Exercise input:
--- --- ---
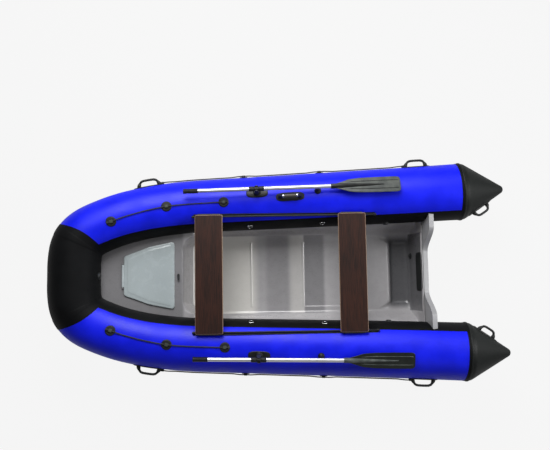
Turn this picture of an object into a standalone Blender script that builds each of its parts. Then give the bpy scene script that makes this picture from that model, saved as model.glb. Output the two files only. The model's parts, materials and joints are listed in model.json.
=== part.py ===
--- --- ---
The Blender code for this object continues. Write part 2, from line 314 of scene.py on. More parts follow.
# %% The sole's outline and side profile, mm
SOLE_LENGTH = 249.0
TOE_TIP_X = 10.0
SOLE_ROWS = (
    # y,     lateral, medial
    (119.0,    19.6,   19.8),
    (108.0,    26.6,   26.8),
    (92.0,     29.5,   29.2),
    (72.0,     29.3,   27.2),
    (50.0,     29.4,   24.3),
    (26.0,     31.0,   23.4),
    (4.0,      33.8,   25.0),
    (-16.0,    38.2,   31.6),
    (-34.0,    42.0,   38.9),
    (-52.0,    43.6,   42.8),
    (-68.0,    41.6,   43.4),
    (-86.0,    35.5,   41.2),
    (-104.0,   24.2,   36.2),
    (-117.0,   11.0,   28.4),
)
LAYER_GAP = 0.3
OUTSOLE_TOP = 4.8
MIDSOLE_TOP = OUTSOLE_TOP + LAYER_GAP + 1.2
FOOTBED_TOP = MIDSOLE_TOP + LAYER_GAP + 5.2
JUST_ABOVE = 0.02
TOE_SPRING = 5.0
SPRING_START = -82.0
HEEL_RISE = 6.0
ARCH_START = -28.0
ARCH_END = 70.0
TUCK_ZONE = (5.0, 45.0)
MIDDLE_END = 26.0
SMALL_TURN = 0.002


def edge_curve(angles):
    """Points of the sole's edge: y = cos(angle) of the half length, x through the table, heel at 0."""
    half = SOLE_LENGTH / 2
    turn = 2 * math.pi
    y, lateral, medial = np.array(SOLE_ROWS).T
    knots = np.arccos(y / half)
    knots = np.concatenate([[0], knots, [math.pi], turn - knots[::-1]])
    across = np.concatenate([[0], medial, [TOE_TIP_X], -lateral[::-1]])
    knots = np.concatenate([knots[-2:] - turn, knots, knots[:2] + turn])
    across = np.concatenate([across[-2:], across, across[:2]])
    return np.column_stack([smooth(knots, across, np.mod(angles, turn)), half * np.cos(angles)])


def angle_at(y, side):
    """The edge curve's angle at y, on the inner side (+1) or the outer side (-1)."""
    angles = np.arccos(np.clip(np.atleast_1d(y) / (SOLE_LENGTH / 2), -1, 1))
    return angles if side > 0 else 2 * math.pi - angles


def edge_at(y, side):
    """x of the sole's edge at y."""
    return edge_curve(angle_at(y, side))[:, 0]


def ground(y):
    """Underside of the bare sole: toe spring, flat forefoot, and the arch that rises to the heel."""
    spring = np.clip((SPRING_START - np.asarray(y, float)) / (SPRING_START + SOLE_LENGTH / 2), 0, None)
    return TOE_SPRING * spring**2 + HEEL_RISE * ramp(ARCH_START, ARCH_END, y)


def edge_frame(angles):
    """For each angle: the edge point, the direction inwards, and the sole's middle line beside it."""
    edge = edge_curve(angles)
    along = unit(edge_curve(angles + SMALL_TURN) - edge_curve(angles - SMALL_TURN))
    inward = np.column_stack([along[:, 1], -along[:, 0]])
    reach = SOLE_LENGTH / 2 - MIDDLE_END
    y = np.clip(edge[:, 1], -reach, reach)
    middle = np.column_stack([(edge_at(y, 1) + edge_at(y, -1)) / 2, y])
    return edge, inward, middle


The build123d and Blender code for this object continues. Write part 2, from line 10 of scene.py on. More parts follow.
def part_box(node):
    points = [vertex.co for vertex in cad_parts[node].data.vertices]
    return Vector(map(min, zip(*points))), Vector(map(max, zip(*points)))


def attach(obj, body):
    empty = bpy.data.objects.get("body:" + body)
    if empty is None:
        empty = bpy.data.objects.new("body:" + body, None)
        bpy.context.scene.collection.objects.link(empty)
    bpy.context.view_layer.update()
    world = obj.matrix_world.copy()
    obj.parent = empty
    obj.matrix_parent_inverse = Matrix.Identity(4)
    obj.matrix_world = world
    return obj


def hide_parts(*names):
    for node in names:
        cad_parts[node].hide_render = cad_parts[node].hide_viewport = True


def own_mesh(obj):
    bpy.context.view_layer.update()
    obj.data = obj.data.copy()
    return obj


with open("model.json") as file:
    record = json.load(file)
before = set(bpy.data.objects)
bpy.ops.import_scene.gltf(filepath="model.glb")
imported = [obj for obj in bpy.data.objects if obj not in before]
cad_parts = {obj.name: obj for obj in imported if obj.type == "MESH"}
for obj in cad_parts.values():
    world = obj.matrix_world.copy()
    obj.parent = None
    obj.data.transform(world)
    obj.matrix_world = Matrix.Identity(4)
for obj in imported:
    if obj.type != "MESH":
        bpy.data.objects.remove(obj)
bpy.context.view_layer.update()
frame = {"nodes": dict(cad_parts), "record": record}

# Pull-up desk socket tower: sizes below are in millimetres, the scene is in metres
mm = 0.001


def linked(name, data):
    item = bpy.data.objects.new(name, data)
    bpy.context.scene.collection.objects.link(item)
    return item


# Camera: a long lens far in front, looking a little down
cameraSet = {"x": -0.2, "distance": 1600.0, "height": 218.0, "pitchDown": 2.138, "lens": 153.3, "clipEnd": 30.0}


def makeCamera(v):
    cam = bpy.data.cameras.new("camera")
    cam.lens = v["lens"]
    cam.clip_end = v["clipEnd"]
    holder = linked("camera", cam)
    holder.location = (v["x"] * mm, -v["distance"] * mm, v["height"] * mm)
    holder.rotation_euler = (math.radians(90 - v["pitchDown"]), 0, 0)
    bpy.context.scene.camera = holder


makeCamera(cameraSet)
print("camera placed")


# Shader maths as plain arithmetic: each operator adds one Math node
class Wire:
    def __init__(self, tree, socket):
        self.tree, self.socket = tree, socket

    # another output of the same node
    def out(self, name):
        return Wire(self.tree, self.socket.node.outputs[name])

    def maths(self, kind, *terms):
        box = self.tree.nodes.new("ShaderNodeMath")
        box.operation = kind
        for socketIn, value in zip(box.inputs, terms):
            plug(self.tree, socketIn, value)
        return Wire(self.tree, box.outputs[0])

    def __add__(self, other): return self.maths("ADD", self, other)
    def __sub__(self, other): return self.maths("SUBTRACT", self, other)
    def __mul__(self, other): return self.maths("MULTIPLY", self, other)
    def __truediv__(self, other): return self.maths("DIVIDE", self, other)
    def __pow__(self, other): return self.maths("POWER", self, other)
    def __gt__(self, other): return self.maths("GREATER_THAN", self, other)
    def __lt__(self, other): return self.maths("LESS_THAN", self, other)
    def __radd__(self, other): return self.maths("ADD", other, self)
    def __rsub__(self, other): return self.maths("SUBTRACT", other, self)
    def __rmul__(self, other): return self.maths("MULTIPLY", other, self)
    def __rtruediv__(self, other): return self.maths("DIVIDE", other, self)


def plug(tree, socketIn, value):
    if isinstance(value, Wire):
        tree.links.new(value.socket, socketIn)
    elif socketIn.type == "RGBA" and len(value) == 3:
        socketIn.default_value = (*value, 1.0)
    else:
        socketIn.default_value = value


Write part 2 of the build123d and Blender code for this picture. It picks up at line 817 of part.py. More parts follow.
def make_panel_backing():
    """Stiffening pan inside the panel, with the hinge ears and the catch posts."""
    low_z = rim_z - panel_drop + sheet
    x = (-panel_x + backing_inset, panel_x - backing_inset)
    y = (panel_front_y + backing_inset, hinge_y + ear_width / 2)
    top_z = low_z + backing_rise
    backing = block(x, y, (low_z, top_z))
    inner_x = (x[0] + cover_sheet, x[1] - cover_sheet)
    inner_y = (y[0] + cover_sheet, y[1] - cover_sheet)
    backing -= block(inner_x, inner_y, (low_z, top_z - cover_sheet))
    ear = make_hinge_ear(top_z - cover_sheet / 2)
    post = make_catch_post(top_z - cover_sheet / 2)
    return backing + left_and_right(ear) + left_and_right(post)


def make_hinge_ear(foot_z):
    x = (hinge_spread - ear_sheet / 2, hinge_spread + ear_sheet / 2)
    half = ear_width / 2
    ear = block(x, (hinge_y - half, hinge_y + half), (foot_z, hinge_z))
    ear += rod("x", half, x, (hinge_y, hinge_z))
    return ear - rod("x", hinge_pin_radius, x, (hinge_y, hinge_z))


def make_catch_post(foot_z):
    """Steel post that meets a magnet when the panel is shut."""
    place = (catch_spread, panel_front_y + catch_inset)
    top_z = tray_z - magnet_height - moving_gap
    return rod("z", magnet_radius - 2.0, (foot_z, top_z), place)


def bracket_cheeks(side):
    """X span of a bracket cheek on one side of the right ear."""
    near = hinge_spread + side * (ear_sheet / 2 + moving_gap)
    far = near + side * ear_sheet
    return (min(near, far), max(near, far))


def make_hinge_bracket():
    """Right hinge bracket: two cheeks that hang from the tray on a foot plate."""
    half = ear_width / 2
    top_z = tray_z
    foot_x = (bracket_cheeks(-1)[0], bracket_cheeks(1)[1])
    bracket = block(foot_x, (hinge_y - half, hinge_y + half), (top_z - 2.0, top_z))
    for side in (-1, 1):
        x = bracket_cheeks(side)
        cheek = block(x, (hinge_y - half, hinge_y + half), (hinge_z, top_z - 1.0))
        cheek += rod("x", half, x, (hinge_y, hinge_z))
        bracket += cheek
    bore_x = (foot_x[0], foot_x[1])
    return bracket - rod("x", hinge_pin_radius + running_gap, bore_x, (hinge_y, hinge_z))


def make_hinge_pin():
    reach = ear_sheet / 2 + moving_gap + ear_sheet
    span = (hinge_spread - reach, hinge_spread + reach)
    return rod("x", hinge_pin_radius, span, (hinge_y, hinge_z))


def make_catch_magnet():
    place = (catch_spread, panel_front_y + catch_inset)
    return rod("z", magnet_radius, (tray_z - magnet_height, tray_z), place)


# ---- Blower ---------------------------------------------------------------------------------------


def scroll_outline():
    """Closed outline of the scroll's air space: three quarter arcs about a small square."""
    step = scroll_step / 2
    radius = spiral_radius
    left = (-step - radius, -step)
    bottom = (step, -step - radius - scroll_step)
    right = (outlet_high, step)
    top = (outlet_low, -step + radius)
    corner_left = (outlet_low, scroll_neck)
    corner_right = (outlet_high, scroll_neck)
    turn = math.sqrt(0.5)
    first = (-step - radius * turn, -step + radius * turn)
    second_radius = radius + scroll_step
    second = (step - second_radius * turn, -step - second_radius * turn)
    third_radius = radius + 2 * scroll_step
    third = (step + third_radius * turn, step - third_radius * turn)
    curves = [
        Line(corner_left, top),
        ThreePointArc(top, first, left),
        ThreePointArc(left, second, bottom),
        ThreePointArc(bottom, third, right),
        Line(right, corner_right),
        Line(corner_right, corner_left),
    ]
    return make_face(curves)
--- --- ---
What is asked: Count how many lines in the data contain the word "names", giving the number without comment.

Task output: 2